** START OF Source records **

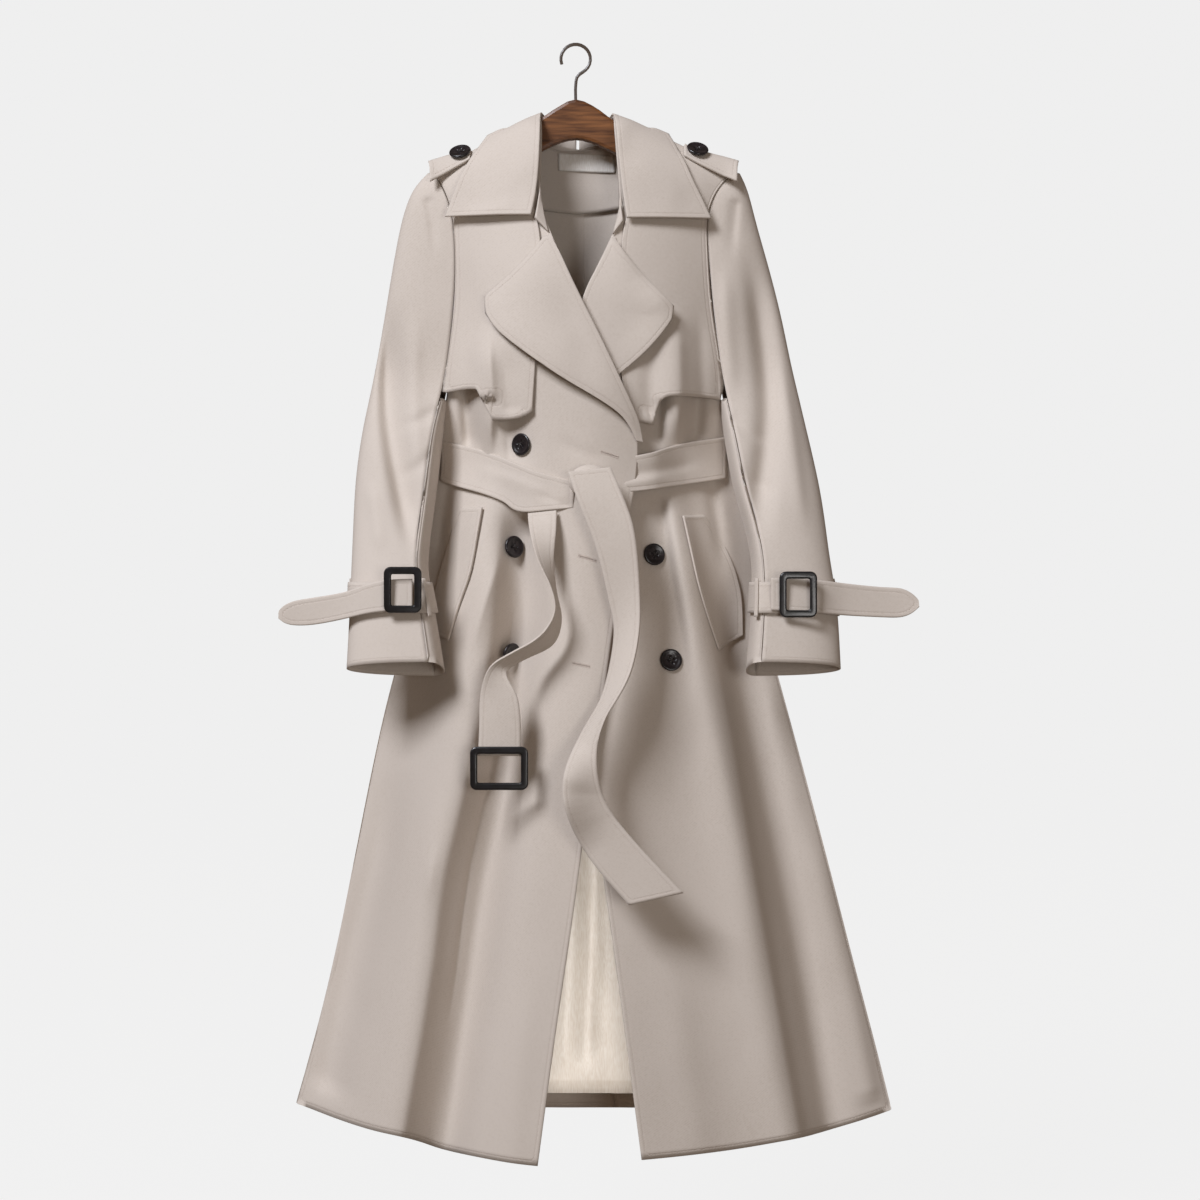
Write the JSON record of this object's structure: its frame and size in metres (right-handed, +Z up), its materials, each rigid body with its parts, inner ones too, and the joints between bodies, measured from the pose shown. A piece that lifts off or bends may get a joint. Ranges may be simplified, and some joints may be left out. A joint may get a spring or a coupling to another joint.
{
  "type": "trench coat on a hanger",
  "caption": "Long belted double-breasted trench coat hanging on a wooden hanger, with wide lapels, storm flaps, shoulder straps and strapped cuffs.",
  "frame": {"origin": "under the top of the hook's wire, where a rail holds it", "axes": "+Z up, the coat's front faces -Y, +X to the viewer's right"},
  "size_m": [0.7058, 0.2235, 1.2523],
  "materials": {
    "shell": "fine matt twill",
    "lining": "soft satin",
    "label": "woven tape, bare",
    "button": "polished horn look",
    "buckle": "glossy",
    "hanger_wood": "varnished",
    "hook_steel": "plated wire"
  },
  "bodies": {
    "root": {"hanger_wood": "hanger_wood", "hanger_hook": "hook_steel", "back_left": "shell", "back_right": "shell", "lining_back": "lining", "neck_facing": "shell", "neck_label": "label", "front_left": "shell", "front_right": "shell", "lapel_left": "shell", "lapel_right": "shell", "collar_left": "shell", "collar_right": "shell", "collar_stand_left": "shell", "collar_stand_right": "shell", "storm_flap_left": "shell", "storm_flap_right": "shell", "sleeve_left_upper": "shell", "sleeve_left_under": "shell", "sleeve_right_upper": "shell", "sleeve_right_under": "shell", "cuff_strap_left": "shell", "cuff_strap_right": "shell", "cuff_tail_left": "shell", "cuff_tail_right": "shell", "cuff_buckle_left": "buckle", "cuff_buckle_right": "buckle", "cuff_loop_left_inner": "shell", "cuff_loop_left_outer": "shell", "cuff_loop_right_inner": "shell", "cuff_loop_right_outer": "shell", "epaulette_left": "shell", "epaulette_right": "shell", "epaulette_button_left": "button", "epaulette_button_right": "button", "belt_left": "shell", "belt_right": "shell", "belt_back": "shell", "belt_knot": "shell", "belt_tail_wide": "shell", "belt_tail_buckle": "shell", "belt_buckle": "buckle", "button_1": "button", "button_2": "button", "button_3": "button", "button_4": "button", "button_5": "button", "pocket_left": "shell", "pocket_right": "shell"}
  },
  "joints": []
}
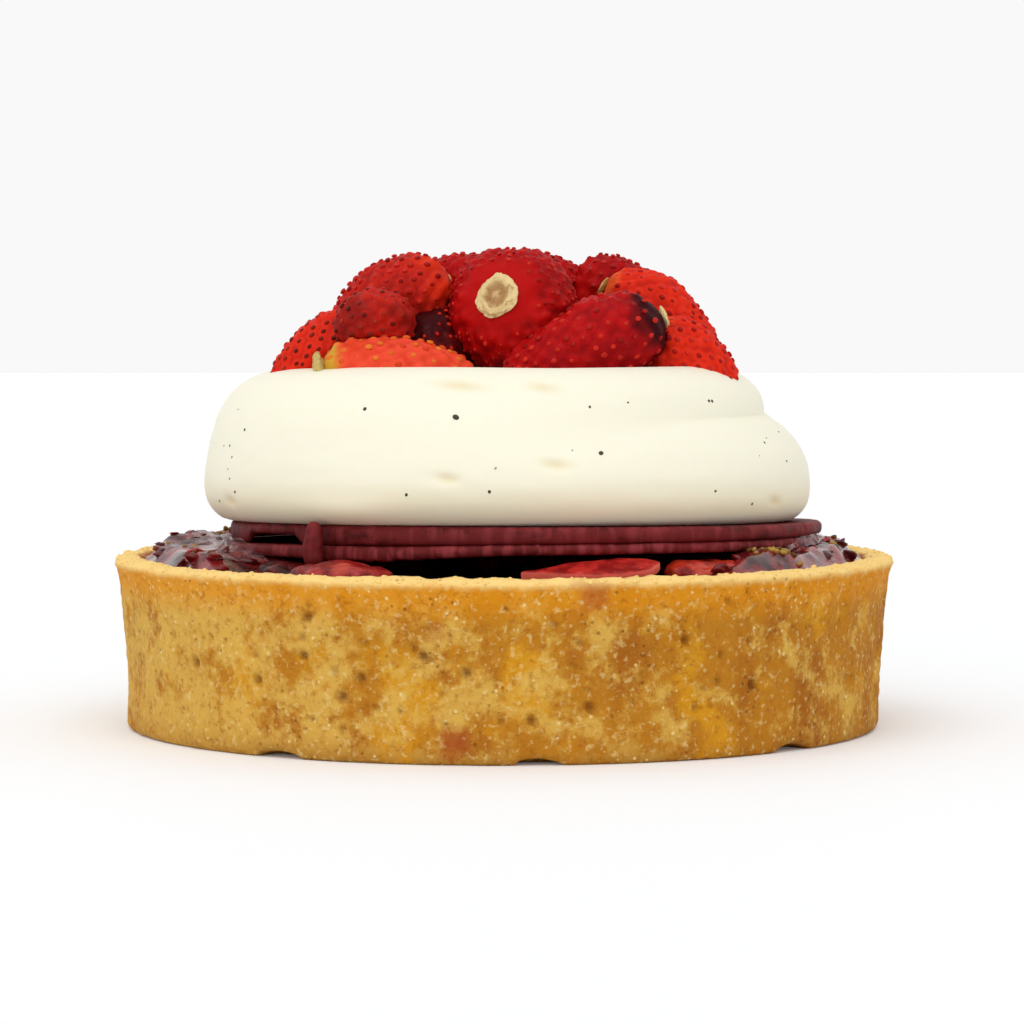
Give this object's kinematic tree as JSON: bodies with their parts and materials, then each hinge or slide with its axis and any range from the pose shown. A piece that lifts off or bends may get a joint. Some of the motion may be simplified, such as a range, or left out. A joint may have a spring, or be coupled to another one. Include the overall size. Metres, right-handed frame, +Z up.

** END OF Source records **

Problem to work on - Without leaving anything out, give the entries again exactly.

Exercise solution -
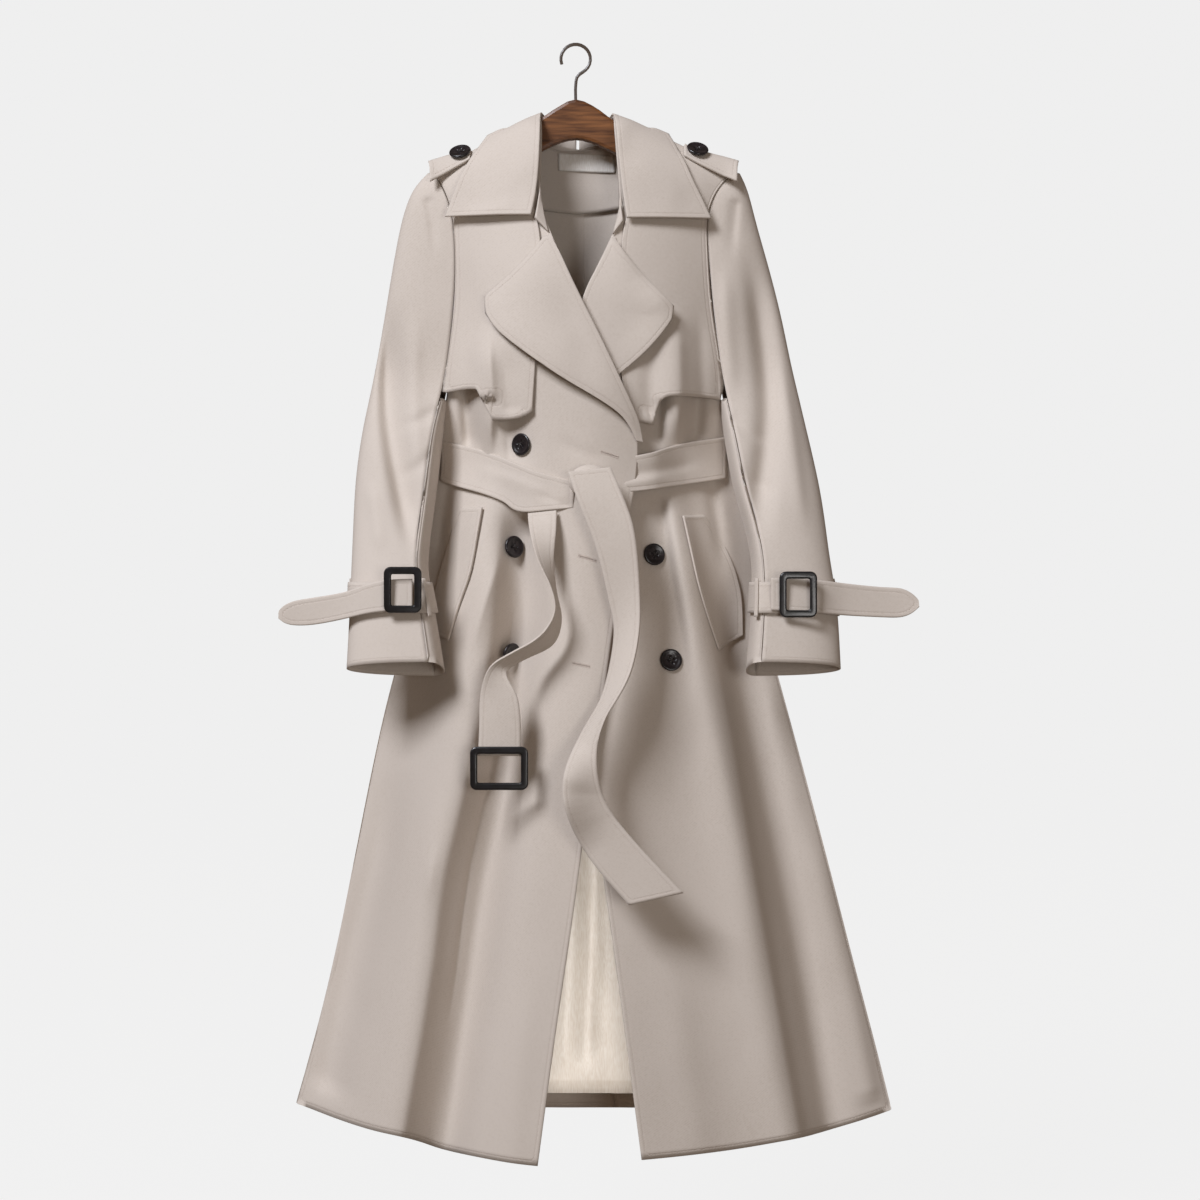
Write the JSON record of this object's structure: its frame and size in metres (right-handed, +Z up), its materials, each rigid body with its parts, inner ones too, and the joints between bodies, measured from the pose shown. A piece that lifts off or bends may get a joint. Ranges may be simplified, and some joints may be left out. A joint may get a spring or a coupling to another joint.
{
  "type": "trench coat on a hanger",
  "caption": "Long belted double-breasted trench coat hanging on a wooden hanger, with wide lapels, storm flaps, shoulder straps and strapped cuffs.",
  "frame": {"origin": "under the top of the hook's wire, where a rail holds it", "axes": "+Z up, the coat's front faces -Y, +X to the viewer's right"},
  "size_m": [0.7058, 0.2235, 1.2523],
  "materials": {
    "shell": "fine matt twill",
    "lining": "soft satin",
    "label": "woven tape, bare",
    "button": "polished horn look",
    "buckle": "glossy",
    "hanger_wood": "varnished",
    "hook_steel": "plated wire"
  },
  "bodies": {
    "root": {"hanger_wood": "hanger_wood", "hanger_hook": "hook_steel", "back_left": "shell", "back_right": "shell", "lining_back": "lining", "neck_facing": "shell", "neck_label": "label", "front_left": "shell", "front_right": "shell", "lapel_left": "shell", "lapel_right": "shell", "collar_left": "shell", "collar_right": "shell", "collar_stand_left": "shell", "collar_stand_right": "shell", "storm_flap_left": "shell", "storm_flap_right": "shell", "sleeve_left_upper": "shell", "sleeve_left_under": "shell", "sleeve_right_upper": "shell", "sleeve_right_under": "shell", "cuff_strap_left": "shell", "cuff_strap_right": "shell", "cuff_tail_left": "shell", "cuff_tail_right": "shell", "cuff_buckle_left": "buckle", "cuff_buckle_right": "buckle", "cuff_loop_left_inner": "shell", "cuff_loop_left_outer": "shell", "cuff_loop_right_inner": "shell", "cuff_loop_right_outer": "shell", "epaulette_left": "shell", "epaulette_right": "shell", "epaulette_button_left": "button", "epaulette_button_right": "button", "belt_left": "shell", "belt_right": "shell", "belt_back": "shell", "belt_knot": "shell", "belt_tail_wide": "shell", "belt_tail_buckle": "shell", "belt_buckle": "buckle", "button_1": "button", "button_2": "button", "button_3": "button", "button_4": "button", "button_5": "button", "pocket_left": "shell", "pocket_right": "shell"}
  },
  "joints": []
}
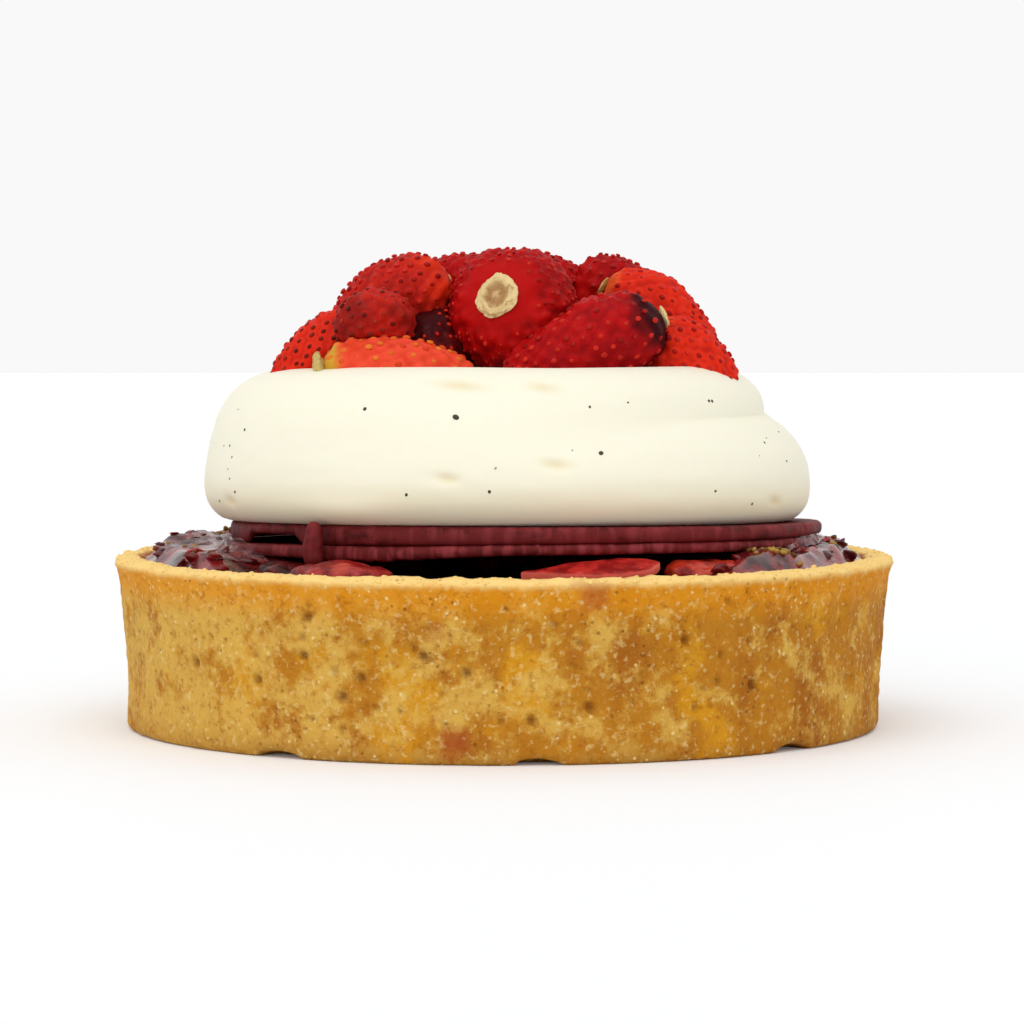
Give this object's kinematic tree as JSON: bodies with their parts and materials, then each hinge or slide with its axis and any range from the pose shown. A piece that lifts off or bends may get a joint. Some of the motion may be simplified, such as a range, or left out. A joint may have a spring, or be coupled to another one. Include the overall size. Metres, right-handed frame, +Z up.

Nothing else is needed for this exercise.